The Tribune Democrat, Johnstown, PA

November 26, 2012

War Memorial Arena audit completed

Dave Sutor

— An independent and thorough examination of the Cambria County War Memorial Authority’s financial relationship with the facility’s promoter, SMG, recently was completed.

All involved parties will soon learn the results of the audit conducted by Zelenkofske Axelrod LLC, a regional Pennsylvania firm with an office in Pittsburgh.

Cambria County’s commissioners Mark Wissinger, Douglas Lengenfelder and Thomas Chernisky agreed to pay for the audit when the arena’s former general manager, Mike Silva, resigned in September after spending a little over two years in the position.

“With the change of management, we wanted to baseline where the memorial sat exactly,” said Lengenfelder.

“That’s basically what we were doing. We were looking to create a baseline to understand exactly where we were. Then we can see where the authority wants to go. We’ll understand the pluses and minuses of previous years, what happened, why it happened, and then make it a logical transition into this next period of management.”

Zelenkofske Axelrod is expected to present its findings in the upcoming days.

“Hopefully when we sit down with them they’re going to say that you guys are on the right course or you’re way off course and this is what you need to do to change it, this is the direction you want to head,” said Cambria County War Memorial Authority Chairman Dean Gindlesperger.

The authority undergoes a regular annual audit.

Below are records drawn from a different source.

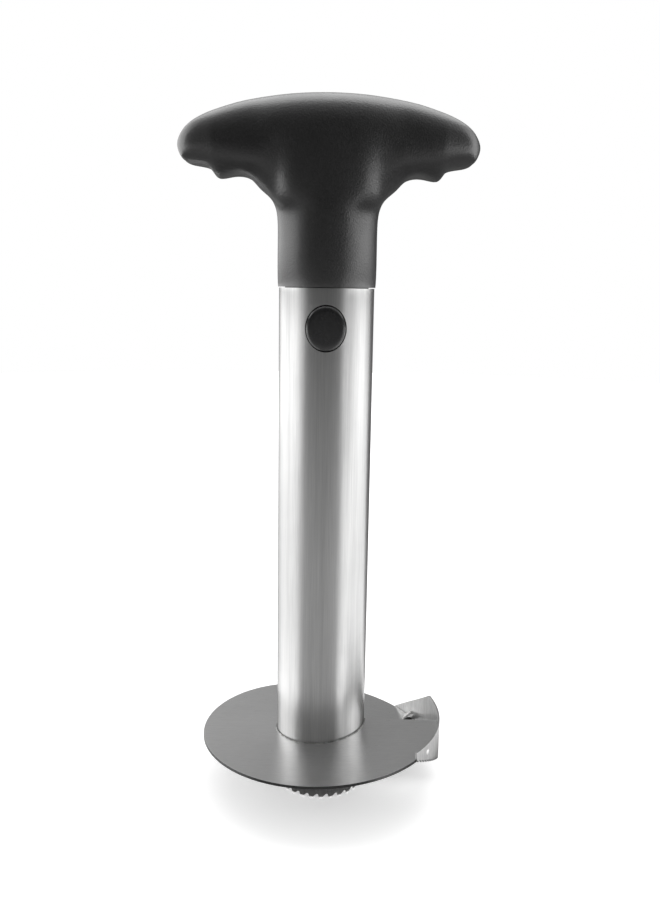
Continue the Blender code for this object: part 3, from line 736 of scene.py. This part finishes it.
def makeSlicingDisc(shape):
    disc = grow("slicingDisc", makeSpiralTree(shape), {
        "Inner Radius": tubeShape["radius"] + shape["tubeGap"], "Outer Radius": shape["radius"],
        "Lead Height": shape["leadHeight"], "Rise": shape["trailHeight"] - shape["leadHeight"], "Sweep": sweep,
        "Turn Steps": shape["turnSteps"], "Width Steps": shape["widthSteps"], "Material": finishes["disc"]})
    full = disc.vertex_groups.new(name="fullThickness")
    for vertex in disc.data.vertices:
        angle = math.atan2(vertex.co.y, vertex.co.x) % (2 * math.pi)
        low = vertex.co.z < shape["leadHeight"] + shape["thickness"]
        ground = min(angle, 2 * math.pi - angle) / shape["groundAngle"] if low else 1
        full.add([vertex.index], min(1, ground), "REPLACE")
    wall = addWall(disc, shape["thickness"], -1)
    wall.vertex_group = full.name
    wall.thickness_vertex_group = shape["edgeShare"]
    settle(disc)
    disc.vertex_groups.clear()
    cleaned(softenEdges(disc, shape["edge"]))
    smoothFlats(disc)
    return dress(disc, finishes["disc"], "blade_tube", "brushed_steel", "slicing_disc")


makeSlicingDisc(discShape)
print("spiral blade made")


# upright blade on the spiral's rim, with a toothed foot

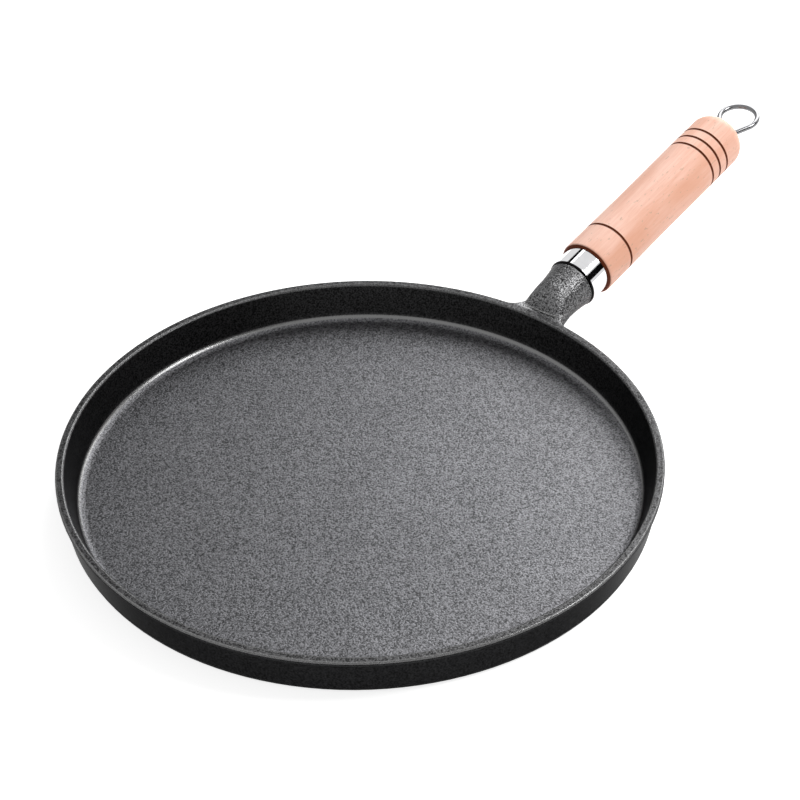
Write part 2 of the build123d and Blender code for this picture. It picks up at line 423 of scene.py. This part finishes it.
# Steel: mirror polished on the cup, duller on the wire, plain on the rod and its washer
steelValues = {
    "wearSize": 0.004,
    "wearRange": (0.3, 0.7),
    "wornTone": 0.93,
    "roughnessSpread": 0.6,
    "scratchSize": 0.0002,
    "scratchSlimness": 0.05,
    "scratchStrength": 0.4,
}
cupSteelValues = {
    **steelValues,
    "colour": (0.74, 0.74, 0.75),
    "roughness": 0.06,
    "scratchDepth": 0.000003,
    # the black line where the cup meets the neck, in metres along the handle and from its axis
    "blackColour": (0.01, 0.01, 0.01),
    "blackEnd": (0.0309, 0.0307),
    "blackInside": (0.0112, 0.0118),
}
wireSteelValues = {
    **steelValues,
    "colour": (0.19, 0.19, 0.195),
    "roughness": 0.12,
    "scratchDepth": 0.000005,
}
plainSteelValues = {
    **steelValues,
    "colour": (0.62, 0.62, 0.63),
    "roughness": 0.27,
    "scratchDepth": 0.00001,
}


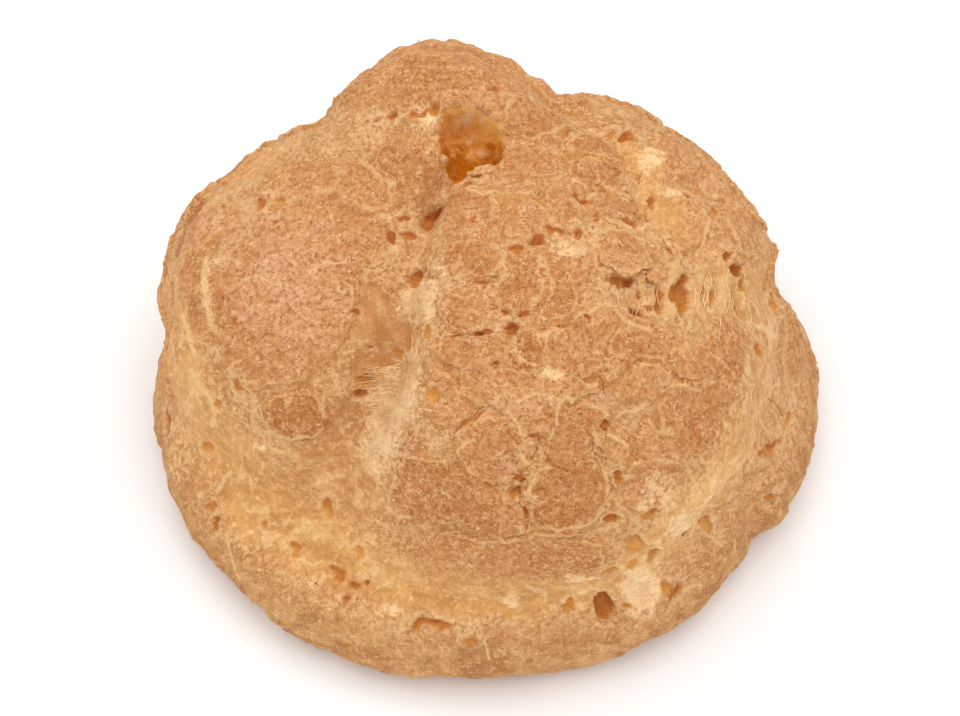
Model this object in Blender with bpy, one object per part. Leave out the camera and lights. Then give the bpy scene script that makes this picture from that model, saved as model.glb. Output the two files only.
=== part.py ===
"""Cream puff: one baked choux bun, modelled as a single closed solid.

The bun is a smooth union of round lobes that stands on a flat base: a spreading foot with a rim,
a low skirt, a cracked dome, a large left lobe, a top lobe and a back right lobe. Every point of
the crust is found along a straight ray from a core point inside the dough. The crevice, the torn
hole, the stretched gap on the right and the groove above the rim are then sunk into that surface.
Lengths are in millimetres until the mesh is made, and in metres after that.
"""
import bpy
import numpy as np

MM = 0.001

# Whole bun: the foot is a flat disc with a round edge, and the lobes rise out of it
RIM_RADIUS = 40.0
RIM_EDGE_RADIUS = 5.4
RIM_HEIGHT = 5.0
CORE = np.array([0.0, 0.0, 15.0])
LOBE_BLEND = 2.4
BASE_EDGE = 1.2
BASE_COLOUR = (0.665, 0.305, 0.12, 1.0)
CRUST_ROUGHNESS = 0.62

# Lobes: centre and half axes
LOBES = {
    "skirt": ((0.0, -1.0, 8.0), (36.8, 35.8, 13.0)),
    "dome": ((7.0, -5.0, 12.0), (28.3, 29.0, 35.5)),
    "left": ((-19.0, -1.5, 22.0), (19.3, 18.5, 19.3)),
    "left_back": ((-17.5, 7.5, 19.0), (19.2, 16.4, 17.6)),
    "saddle": ((-13.0, 10.6, 26.3), (13.3, 12.0, 15.3)),
    "top": ((-4.5, 15.3, 31.2), (15.0, 14.0, 17.1)),
    "back_right": ((12.0, 9.0, 20.8), (17.2, 17.8, 21.4)),
    "right_shoulder": ((20.0, 3.0, 18.0), (14.9, 15.8, 19.6)),
}

# The rim isn't a true circle: azimuth in degrees and how far the foot reaches past the circle.
# Between -31 and -26 degrees is the torn step at the front right.
RIM_OUTLINE = (
    (-180, -0.8), (-160, 0.2), (-140, -0.1), (-115, -1.0), (-92, -1.8), (-75, -1.8), (-60, -1.8),
    (-36, -1.7), (-31, -1.7), (-26, -0.3), (-8, -0.1), (2, 0.0), (20, -1.8), (60, -1.8),
    (110, -1.5), (150, -1.2), (180, -0.8),
)
RIM_FULL_BELOW = 12.0
RIM_GONE_ABOVE = 20.0

# Slow swells of the crust: direction, wave length, height, phase in radians
SWELLS = (
    ((0.8, 0.5, 0.3), 17.0, 0.16, 0.4),
    ((-0.5, 0.8, 0.4), 21.0, 0.20, 1.9),
    ((0.2, -0.4, 0.9), 14.0, 0.14, 3.1),
    ((0.9, -0.4, -0.2), 11.5, 0.12, 5.0),
    ((-0.3, -0.9, 0.5), 9.5, 0.10, 2.3),
)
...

However, the board felt a more in-depth examination – by a company without ties to the authority or SMG – was needed to assist in the transition from Silva to Acting General Manager Tom Grenell, who is also overseeing the arena’s sister facility, the North Central Recreation Center in Ebensburg.

“This was more of a forensic-type audit so that they got into everything. There should have been no stone unturned. ... We don’t want any biased opinion. We want to know exactly where we stand: Good, bad or indifferent,” said Gindlesperger.

Lengenfelder added, “The regular audits that were occurring were not giving us enough detail and information to be able to really get our hands around where this organization stood financially.”